In fact, the Probability Profiler shows that if you presented our five test subjects who did not express a preference for dark chocolate with two pieces of chocolate that only differed by cacao (one 41% cacao and the other 60% cacao), the our model predicts only a 1% chance that they would choose the dark chocolate. Percentage of cacao is the most important factor in predicting which one people will prefer.

So the winner is...

If we compare US vs. Belgian, keeping the cacao content and chocolate preferences constant, we see that there’s a much smaller difference in the predicted probabilities. If we have two pieces of chocolate with the same cacao content, one from the US and one from Belgium, and asked someone to choose between them, the model predicts a 39% probability that they would choose the US chocolate, and a 61% probability that they would choose the Belgian chocolate. One could argue there's a slight preference for Belgian chocolate.

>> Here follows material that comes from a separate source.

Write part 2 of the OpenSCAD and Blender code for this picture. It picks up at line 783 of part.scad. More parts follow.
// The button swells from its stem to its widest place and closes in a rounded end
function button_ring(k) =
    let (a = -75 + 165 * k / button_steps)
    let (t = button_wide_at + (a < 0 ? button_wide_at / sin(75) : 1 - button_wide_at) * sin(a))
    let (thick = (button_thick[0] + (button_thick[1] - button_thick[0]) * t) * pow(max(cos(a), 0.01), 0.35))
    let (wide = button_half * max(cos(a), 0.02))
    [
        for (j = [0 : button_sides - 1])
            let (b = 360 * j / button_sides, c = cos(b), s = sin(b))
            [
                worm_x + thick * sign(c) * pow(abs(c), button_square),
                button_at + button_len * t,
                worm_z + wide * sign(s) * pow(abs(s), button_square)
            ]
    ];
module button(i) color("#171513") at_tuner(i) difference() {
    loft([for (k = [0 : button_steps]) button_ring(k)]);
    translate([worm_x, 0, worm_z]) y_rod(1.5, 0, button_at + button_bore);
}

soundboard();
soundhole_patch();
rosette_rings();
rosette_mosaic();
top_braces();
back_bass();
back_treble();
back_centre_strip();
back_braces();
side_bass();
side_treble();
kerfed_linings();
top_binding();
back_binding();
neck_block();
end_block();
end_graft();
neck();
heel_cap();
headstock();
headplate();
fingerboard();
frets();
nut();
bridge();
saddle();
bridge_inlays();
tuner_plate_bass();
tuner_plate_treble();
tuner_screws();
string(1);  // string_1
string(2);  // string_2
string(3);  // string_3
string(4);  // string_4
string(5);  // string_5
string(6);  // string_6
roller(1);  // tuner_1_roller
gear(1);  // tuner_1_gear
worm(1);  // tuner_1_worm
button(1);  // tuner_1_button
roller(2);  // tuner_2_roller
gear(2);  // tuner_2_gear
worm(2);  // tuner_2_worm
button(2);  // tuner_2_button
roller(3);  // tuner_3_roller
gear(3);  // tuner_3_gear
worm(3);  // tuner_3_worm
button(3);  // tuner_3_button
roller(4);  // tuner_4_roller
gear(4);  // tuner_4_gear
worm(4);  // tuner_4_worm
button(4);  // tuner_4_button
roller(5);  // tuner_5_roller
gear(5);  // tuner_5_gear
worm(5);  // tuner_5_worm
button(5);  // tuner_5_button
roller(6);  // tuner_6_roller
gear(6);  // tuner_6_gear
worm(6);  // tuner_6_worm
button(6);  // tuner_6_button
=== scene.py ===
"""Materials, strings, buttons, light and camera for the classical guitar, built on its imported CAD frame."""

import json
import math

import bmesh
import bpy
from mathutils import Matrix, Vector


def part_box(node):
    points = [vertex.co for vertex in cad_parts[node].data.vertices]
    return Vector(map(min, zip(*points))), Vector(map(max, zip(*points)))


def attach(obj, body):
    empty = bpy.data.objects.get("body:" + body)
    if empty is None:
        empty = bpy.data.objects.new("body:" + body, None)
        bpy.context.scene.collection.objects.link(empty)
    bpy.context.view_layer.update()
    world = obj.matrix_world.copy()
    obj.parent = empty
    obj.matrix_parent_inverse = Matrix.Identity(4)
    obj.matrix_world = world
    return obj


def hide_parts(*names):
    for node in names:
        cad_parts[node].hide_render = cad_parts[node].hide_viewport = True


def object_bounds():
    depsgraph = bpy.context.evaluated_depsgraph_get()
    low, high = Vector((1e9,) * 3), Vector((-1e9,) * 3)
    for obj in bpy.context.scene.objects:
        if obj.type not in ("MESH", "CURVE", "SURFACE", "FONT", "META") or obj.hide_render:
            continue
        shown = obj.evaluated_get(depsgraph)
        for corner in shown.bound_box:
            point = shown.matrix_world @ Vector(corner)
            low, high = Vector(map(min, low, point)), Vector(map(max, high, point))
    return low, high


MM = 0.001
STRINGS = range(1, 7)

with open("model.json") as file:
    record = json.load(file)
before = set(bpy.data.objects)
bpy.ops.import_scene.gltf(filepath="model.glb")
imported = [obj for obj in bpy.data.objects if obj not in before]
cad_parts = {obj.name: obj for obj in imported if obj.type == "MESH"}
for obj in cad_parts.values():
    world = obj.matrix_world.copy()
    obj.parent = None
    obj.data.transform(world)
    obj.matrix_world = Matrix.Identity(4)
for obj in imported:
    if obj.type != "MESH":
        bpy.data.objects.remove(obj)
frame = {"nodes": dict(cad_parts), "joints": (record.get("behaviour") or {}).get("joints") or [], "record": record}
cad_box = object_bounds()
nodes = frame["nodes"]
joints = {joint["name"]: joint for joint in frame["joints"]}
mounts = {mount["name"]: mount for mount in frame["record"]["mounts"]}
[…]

I did try some other variations, including an analysis without the five milk-chocolate lovers. Origin was statistically significant in some of the competing models, but the effect stayed the same: 39% probability US vs. 61% Belgium. The data is available on the JMP User Community if you want to try some analyses of your own.

Now, a study of just 25 participants is pretty small, and if I were working with a customer, I’d caution against making a huge decision based on my analysis. However, when it comes to deciding whether I’m going to stuff my suitcase with heavy, melty, space-consuming chocolate on my next trip to Europe, I think I have my answer.

• The most important thing is to make sure I bring milk chocolate for my friends who like milk chocolate and dark chocolate for my friends who like dark chocolate.

• Controlling for that factor, Belgian chocolate might be slightly better (though I can't prove it's significantly better), but the effect is small.

References

• MacFie, H. & Thomson, D. (Eds.) (1994) Measurement of Food Preferences. London: Blackie.

• Næs T, Brockhoff PB, Tomic O. (2010) Statistics for Sensory and Consumer Science. London: John Wiley & Sons.